-- EXERCISE INSTRUCTIONS --
Look below for the line containing "const neckEnd = neckAt(NECK_LENGTH);" and the line containing "in imported if"; repeat exactly those two lines and all lines between them, and nothing else.

-- GIVEN INFORMATION --
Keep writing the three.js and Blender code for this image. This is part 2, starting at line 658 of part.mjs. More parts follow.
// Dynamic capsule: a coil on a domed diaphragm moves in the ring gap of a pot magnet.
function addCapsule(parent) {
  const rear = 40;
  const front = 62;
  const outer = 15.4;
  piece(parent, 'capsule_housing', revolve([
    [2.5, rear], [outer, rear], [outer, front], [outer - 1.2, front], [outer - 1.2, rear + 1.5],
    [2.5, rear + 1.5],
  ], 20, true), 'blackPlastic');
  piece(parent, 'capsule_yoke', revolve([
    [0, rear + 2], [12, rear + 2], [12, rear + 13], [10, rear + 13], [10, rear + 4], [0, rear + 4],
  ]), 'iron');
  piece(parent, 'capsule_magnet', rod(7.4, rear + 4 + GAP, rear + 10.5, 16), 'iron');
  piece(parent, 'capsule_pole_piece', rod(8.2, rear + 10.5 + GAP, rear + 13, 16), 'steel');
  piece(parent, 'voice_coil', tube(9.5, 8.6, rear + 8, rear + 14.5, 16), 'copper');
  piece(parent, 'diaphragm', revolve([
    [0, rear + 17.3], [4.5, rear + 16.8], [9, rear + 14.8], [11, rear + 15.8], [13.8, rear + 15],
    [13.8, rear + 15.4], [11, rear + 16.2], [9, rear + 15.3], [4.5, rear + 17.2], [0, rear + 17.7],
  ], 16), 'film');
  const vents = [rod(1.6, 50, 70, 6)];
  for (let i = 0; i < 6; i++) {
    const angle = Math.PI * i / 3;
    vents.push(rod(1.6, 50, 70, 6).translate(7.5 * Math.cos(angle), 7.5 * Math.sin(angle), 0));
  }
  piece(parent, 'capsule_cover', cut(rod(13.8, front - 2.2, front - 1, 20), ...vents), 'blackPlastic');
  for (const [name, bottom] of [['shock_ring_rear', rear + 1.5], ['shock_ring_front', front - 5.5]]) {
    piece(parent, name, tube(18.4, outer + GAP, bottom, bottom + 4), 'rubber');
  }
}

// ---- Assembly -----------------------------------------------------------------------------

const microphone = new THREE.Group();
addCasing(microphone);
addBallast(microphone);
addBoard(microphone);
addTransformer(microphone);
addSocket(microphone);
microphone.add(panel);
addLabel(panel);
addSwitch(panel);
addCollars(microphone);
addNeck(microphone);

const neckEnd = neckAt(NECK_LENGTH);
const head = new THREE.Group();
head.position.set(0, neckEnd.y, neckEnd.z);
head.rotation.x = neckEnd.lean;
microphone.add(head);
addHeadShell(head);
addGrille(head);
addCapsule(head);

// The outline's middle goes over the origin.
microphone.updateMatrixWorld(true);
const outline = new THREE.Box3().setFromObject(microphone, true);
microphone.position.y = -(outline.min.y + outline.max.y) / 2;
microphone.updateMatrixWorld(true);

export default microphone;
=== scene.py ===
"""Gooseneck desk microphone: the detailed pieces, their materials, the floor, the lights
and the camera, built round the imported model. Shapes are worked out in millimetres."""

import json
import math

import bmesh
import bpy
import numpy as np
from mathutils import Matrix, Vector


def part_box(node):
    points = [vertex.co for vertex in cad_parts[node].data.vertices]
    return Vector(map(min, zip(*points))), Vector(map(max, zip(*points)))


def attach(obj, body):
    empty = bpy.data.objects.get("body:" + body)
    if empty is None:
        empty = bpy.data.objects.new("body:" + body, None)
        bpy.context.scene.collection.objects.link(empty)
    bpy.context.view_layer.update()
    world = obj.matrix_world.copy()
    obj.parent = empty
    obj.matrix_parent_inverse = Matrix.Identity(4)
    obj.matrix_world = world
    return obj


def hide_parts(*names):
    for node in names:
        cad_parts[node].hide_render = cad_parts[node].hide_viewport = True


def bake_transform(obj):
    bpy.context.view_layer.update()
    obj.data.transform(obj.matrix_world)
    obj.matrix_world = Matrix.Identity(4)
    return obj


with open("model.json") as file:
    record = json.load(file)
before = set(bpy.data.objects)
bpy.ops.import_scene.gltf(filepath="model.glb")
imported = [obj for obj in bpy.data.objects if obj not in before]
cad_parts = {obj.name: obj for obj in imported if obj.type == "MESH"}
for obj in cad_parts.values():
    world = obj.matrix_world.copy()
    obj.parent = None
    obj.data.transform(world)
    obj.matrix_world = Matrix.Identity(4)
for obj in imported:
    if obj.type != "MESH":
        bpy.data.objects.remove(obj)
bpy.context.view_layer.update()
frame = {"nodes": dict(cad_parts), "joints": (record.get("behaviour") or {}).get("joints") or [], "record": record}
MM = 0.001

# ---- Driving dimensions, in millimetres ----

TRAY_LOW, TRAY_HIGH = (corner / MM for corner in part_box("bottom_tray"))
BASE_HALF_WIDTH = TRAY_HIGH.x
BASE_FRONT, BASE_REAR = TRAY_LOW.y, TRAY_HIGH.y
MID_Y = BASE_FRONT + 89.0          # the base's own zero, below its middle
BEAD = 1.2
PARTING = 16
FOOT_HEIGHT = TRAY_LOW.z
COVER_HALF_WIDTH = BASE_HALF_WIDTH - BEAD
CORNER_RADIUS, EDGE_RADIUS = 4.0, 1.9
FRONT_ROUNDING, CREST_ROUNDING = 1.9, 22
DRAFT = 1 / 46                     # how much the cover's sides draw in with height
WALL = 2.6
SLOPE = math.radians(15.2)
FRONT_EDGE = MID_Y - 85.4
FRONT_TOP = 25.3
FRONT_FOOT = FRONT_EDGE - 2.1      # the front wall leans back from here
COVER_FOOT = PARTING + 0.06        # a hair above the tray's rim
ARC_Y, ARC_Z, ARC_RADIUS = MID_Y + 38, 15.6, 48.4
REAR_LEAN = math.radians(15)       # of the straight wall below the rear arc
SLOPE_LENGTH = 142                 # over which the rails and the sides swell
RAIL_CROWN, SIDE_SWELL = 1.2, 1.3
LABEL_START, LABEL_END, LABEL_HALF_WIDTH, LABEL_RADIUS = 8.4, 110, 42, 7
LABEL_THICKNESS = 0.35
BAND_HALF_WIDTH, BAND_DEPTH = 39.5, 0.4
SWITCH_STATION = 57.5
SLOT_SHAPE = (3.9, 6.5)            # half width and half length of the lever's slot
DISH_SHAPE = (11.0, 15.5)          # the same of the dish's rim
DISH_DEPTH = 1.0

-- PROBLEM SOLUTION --
const neckEnd = neckAt(NECK_LENGTH);
const head = new THREE.Group();
head.position.set(0, neckEnd.y, neckEnd.z);
head.rotation.x = neckEnd.lean;
microphone.add(head);
addHeadShell(head);
addGrille(head);
addCapsule(head);

// The outline's middle goes over the origin.
microphone.updateMatrixWorld(true);
const outline = new THREE.Box3().setFromObject(microphone, true);
microphone.position.y = -(outline.min.y + outline.max.y) / 2;
microphone.updateMatrixWorld(true);

export default microphone;
=== scene.py ===
"""Gooseneck desk microphone: the detailed pieces, their materials, the floor, the lights
and the camera, built round the imported model. Shapes are worked out in millimetres."""

import json
import math

import bmesh
import bpy
import numpy as np
from mathutils import Matrix, Vector


def part_box(node):
    points = [vertex.co for vertex in cad_parts[node].data.vertices]
    return Vector(map(min, zip(*points))), Vector(map(max, zip(*points)))


def attach(obj, body):
    empty = bpy.data.objects.get("body:" + body)
    if empty is None:
        empty = bpy.data.objects.new("body:" + body, None)
        bpy.context.scene.collection.objects.link(empty)
    bpy.context.view_layer.update()
    world = obj.matrix_world.copy()
    obj.parent = empty
    obj.matrix_parent_inverse = Matrix.Identity(4)
    obj.matrix_world = world
    return obj


def hide_parts(*names):
    for node in names:
        cad_parts[node].hide_render = cad_parts[node].hide_viewport = True


def bake_transform(obj):
    bpy.context.view_layer.update()
    obj.data.transform(obj.matrix_world)
    obj.matrix_world = Matrix.Identity(4)
    return obj


with open("model.json") as file:
    record = json.load(file)
before = set(bpy.data.objects)
bpy.ops.import_scene.gltf(filepath="model.glb")
imported = [obj for obj in bpy.data.objects if obj not in before]
cad_parts = {obj.name: obj for obj in imported if obj.type == "MESH"}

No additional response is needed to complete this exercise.